→ **GIVEN INSTRUCTION**
Extract each line of the data below exactly as written.

→ **MATERIAL PROVIDED**

= = = =

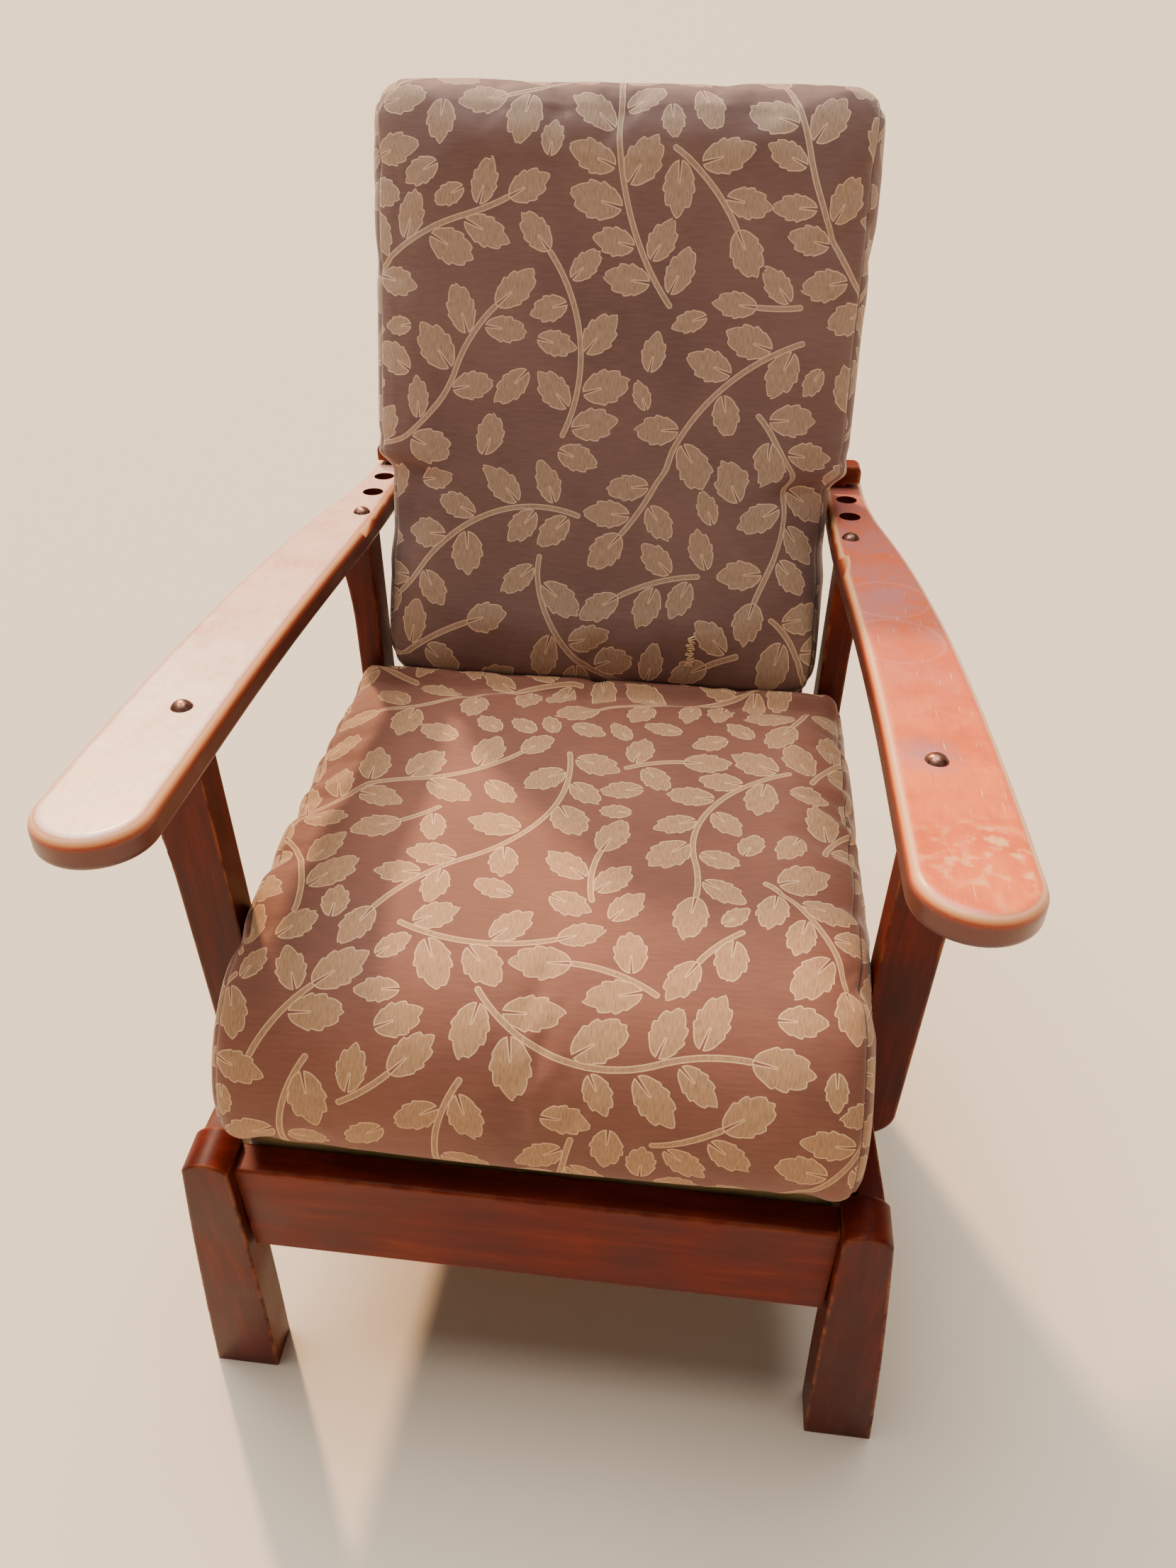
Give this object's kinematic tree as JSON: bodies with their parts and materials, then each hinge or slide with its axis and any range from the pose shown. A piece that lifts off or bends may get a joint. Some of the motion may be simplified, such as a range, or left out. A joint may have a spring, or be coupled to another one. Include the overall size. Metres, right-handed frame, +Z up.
{
  "type": "reclining armchair",
  "caption": "Wooden armchair with paddle arms, a hinged slatted back held by a loose rest bar pegged into the arms, and a loose seat cushion and back cushion.",
  "frame": {"origin": "On the floor, below the centre of the chair's width and depth.", "axes": "+Z up, the sitter faces -Y, +X to the sitter's left; X = 0 is the plane of symmetry."},
  "size_m": [0.608, 0.7699, 0.9513],
  "materials": {
    "stained_wood": "red-brown stain under worn varnish",
    "plain_wood": "unfinished hardwood",
    "upholstery": "woven, leaf pattern",
    "deck_cloth": "plain olive weave",
    "aged_bronze": "aged, dull",
    "hinge_brass": "aged, dull",
    "screw_steel": "plain"
  },
  "bodies": {
    "chair": {"arm_post_left": "stained_wood", "arm_post_right": "stained_wood", "armrest_left": "stained_wood", "armrest_right": "stained_wood", "corner_block_left": "plain_wood", "corner_block_right": "plain_wood", "deck_cover": "deck_cloth", "deck_front_bar": "plain_wood", "deck_rear_bar": "plain_wood", "deck_side_bar_left": "plain_wood", "deck_side_bar_right": "plain_wood", "deck_slat_1": "plain_wood", "deck_slat_2": "plain_wood", "deck_slat_3": "plain_wood", "deck_slat_4": "plain_wood", "deck_slat_5": "plain_wood", "dome_bolts": "aged_bronze", "front_leg_left": "stained_wood", "front_leg_right": "stained_wood", "front_rail": "stained_wood", "hinge_base_left": "hinge_brass", "hinge_base_right": "hinge_brass", "hinge_pin_left": "screw_steel", "hinge_pin_right": "screw_steel", "post_screws": "screw_steel", "rail_hinge_screws": "screw_steel", "rear_leg_left": "stained_wood", "rear_leg_right": "stained_wood", "rear_rail": "stained_wood", "seat_cleat_left": "plain_wood", "seat_cleat_right": "plain_wood", "seat_cushion": "upholstery", "side_rail_left": "stained_wood", "side_rail_right": "stained_wood"},
    "back": {"back_stile_left": "stained_wood", "back_stile_right": "stained_wood", "back_top_rail": "stained_wood", "back_bottom_rail": "stained_wood", "back_slat_1": "stained_wood", "back_slat_2": "stained_wood", "back_slat_3": "stained_wood", "back_slat_4": "stained_wood", "hinge_flap_left": "hinge_brass", "hinge_flap_right": "hinge_brass", "back_hinge_screws": "screw_steel", "back_cushion": "upholstery"},
    "bar": {"rest_bar": "stained_wood", "bar_peg_left": "stained_wood", "bar_peg_right": "stained_wood"}
  },
  "joints": [
    {"name": "back_hinge", "type": "hinge", "parent": "chair", "child": "back", "pos_m": [0, 0.17031, 0.313], "axis": [1, 0, 0], "range_deg": [0, 20]},
    {"name": "rest_bar_lift", "type": "slide", "parent": "chair", "child": "bar", "axis": [0, 0.0993, 0.9951], "range_m": [0, 0.04]}
  ],
  "couplings": [
    {"joint": "rest_bar_lift", "follows": "back_hinge", "m_per_rad": 0.1145}
  ]
}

= = = =

→ **RESPONSE**
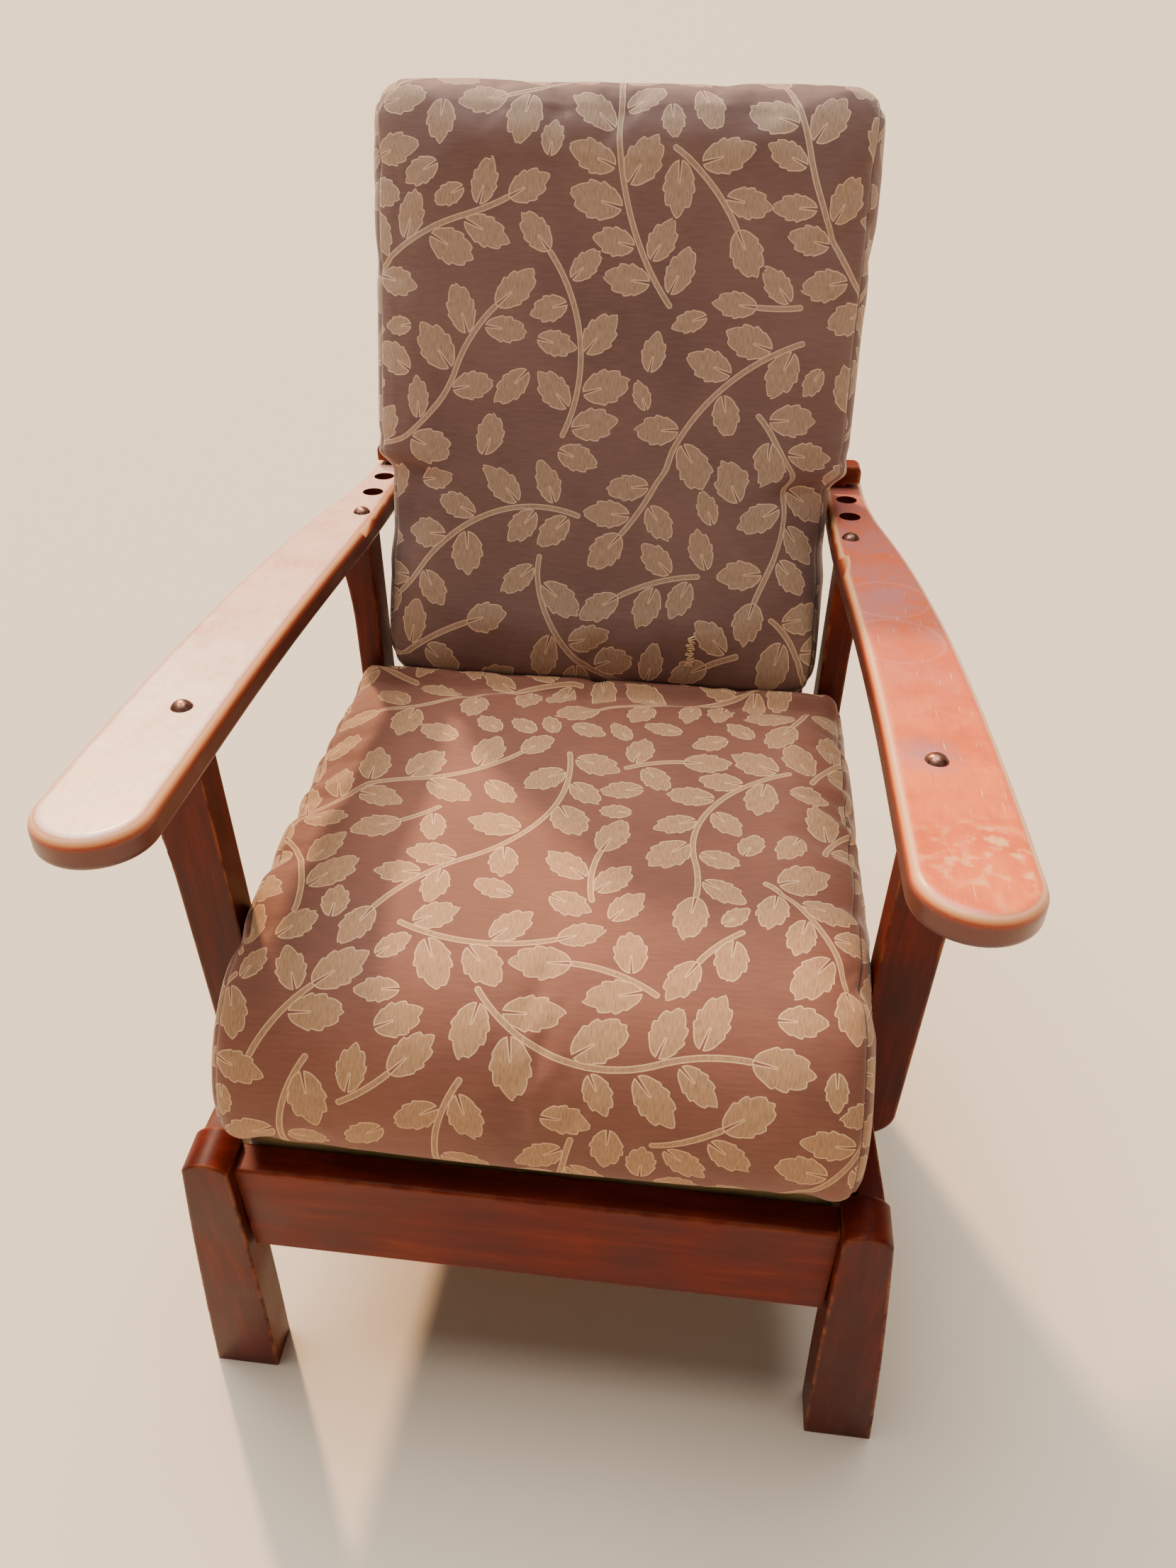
Give this object's kinematic tree as JSON: bodies with their parts and materials, then each hinge or slide with its axis and any range from the pose shown. A piece that lifts off or bends may get a joint. Some of the motion may be simplified, such as a range, or left out. A joint may have a spring, or be coupled to another one. Include the overall size. Metres, right-handed frame, +Z up.
{
  "type": "reclining armchair",
  "caption": "Wooden armchair with paddle arms, a hinged slatted back held by a loose rest bar pegged into the arms, and a loose seat cushion and back cushion.",
  "frame": {"origin": "On the floor, below the centre of the chair's width and depth.", "axes": "+Z up, the sitter faces -Y, +X to the sitter's left; X = 0 is the plane of symmetry."},
  "size_m": [0.608, 0.7699, 0.9513],
  "materials": {
    "stained_wood": "red-brown stain under worn varnish",
    "plain_wood": "unfinished hardwood",
    "upholstery": "woven, leaf pattern",
    "deck_cloth": "plain olive weave",
    "aged_bronze": "aged, dull",
    "hinge_brass": "aged, dull",
    "screw_steel": "plain"
  },
  "bodies": {
    "chair": {"arm_post_left": "stained_wood", "arm_post_right": "stained_wood", "armrest_left": "stained_wood", "armrest_right": "stained_wood", "corner_block_left": "plain_wood", "corner_block_right": "plain_wood", "deck_cover": "deck_cloth", "deck_front_bar": "plain_wood", "deck_rear_bar": "plain_wood", "deck_side_bar_left": "plain_wood", "deck_side_bar_right": "plain_wood", "deck_slat_1": "plain_wood", "deck_slat_2": "plain_wood", "deck_slat_3": "plain_wood", "deck_slat_4": "plain_wood", "deck_slat_5": "plain_wood", "dome_bolts": "aged_bronze", "front_leg_left": "stained_wood", "front_leg_right": "stained_wood", "front_rail": "stained_wood", "hinge_base_left": "hinge_brass", "hinge_base_right": "hinge_brass", "hinge_pin_left": "screw_steel", "hinge_pin_right": "screw_steel", "post_screws": "screw_steel", "rail_hinge_screws": "screw_steel", "rear_leg_left": "stained_wood", "rear_leg_right": "stained_wood", "rear_rail": "stained_wood", "seat_cleat_left": "plain_wood", "seat_cleat_right": "plain_wood", "seat_cushion": "upholstery", "side_rail_left": "stained_wood", "side_rail_right": "stained_wood"},
    "back": {"back_stile_left": "stained_wood", "back_stile_right": "stained_wood", "back_top_rail": "stained_wood", "back_bottom_rail": "stained_wood", "back_slat_1": "stained_wood", "back_slat_2": "stained_wood", "back_slat_3": "stained_wood", "back_slat_4": "stained_wood", "hinge_flap_left": "hinge_brass", "hinge_flap_right": "hinge_brass", "back_hinge_screws": "screw_steel", "back_cushion": "upholstery"},
    "bar": {"rest_bar": "stained_wood", "bar_peg_left": "stained_wood", "bar_peg_right": "stained_wood"}
  },
  "joints": [
    {"name": "back_hinge", "type": "hinge", "parent": "chair", "child": "back", "pos_m": [0, 0.17031, 0.313], "axis": [1, 0, 0], "range_deg": [0, 20]},
    {"name": "rest_bar_lift", "type": "slide", "parent": "chair", "child": "bar", "axis": [0, 0.0993, 0.9951], "range_m": [0, 0.04]}
  ],
  "couplings": [
    {"joint": "rest_bar_lift", "follows": "back_hinge", "m_per_rad": 0.1145}
  ]
}